J-A01042-18
NON-PRECEDENTIAL DECISION - SEE SUPERIOR COURT I.O.P. 65.37
CARMEN ENTERPRISES, INC., AND : IN THE SUPERIOR COURT OF
BRUCE J. CHASAN : PENNSYLVANIA
:
Appellant :
:
:
v. :
:
: No. 1213 EDA 2017
MURPENTER, LLC, ROBERT :
DOUGLAS CARPENTER, JR., :
KATHLEEN MURPHY, ELY GOLDIN, :
FOX ROTHCHILD, LLP, AND :
EDWARD J. DIDONATO :
Appeal from the Order Entered March 10, 2017
In the Court of Common Pleas of Philadelphia County
Civil Division at No(s): March Term, 2016 No. 00402
BEFORE: LAZARUS, J., OTT, J., and PLATT, J.
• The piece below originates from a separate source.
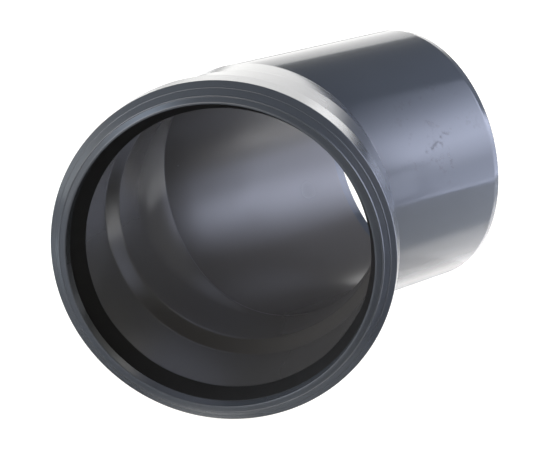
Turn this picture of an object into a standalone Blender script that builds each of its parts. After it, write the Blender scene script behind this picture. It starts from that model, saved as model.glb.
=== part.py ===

MEMORANDUM BY OTT, J.: FILED MARCH 26, 2018
Carmen Enterprises, Inc. and Bruce J. Chasan (collectively, “Carmen”)
appeal from the order entered March 10, 2017, sustaining the preliminary
objections of defendants, Murpenter, LLC, Robert Douglas Carpenter, Jr., and
Kathleen Murphy (collectively, “Murpenter”). Included in this appeal, Carmen
also challenges the court’s order, entered on November 4, 2016,1 denying its
motion to disqualify Jeff Goldin as counsel for Murpenter. Based on the
following, we quash this appeal.
____________________________________________
Retired Senior Judge assigned to the Superior Court.
1 The order was subsequently docketed on November 7, 2017.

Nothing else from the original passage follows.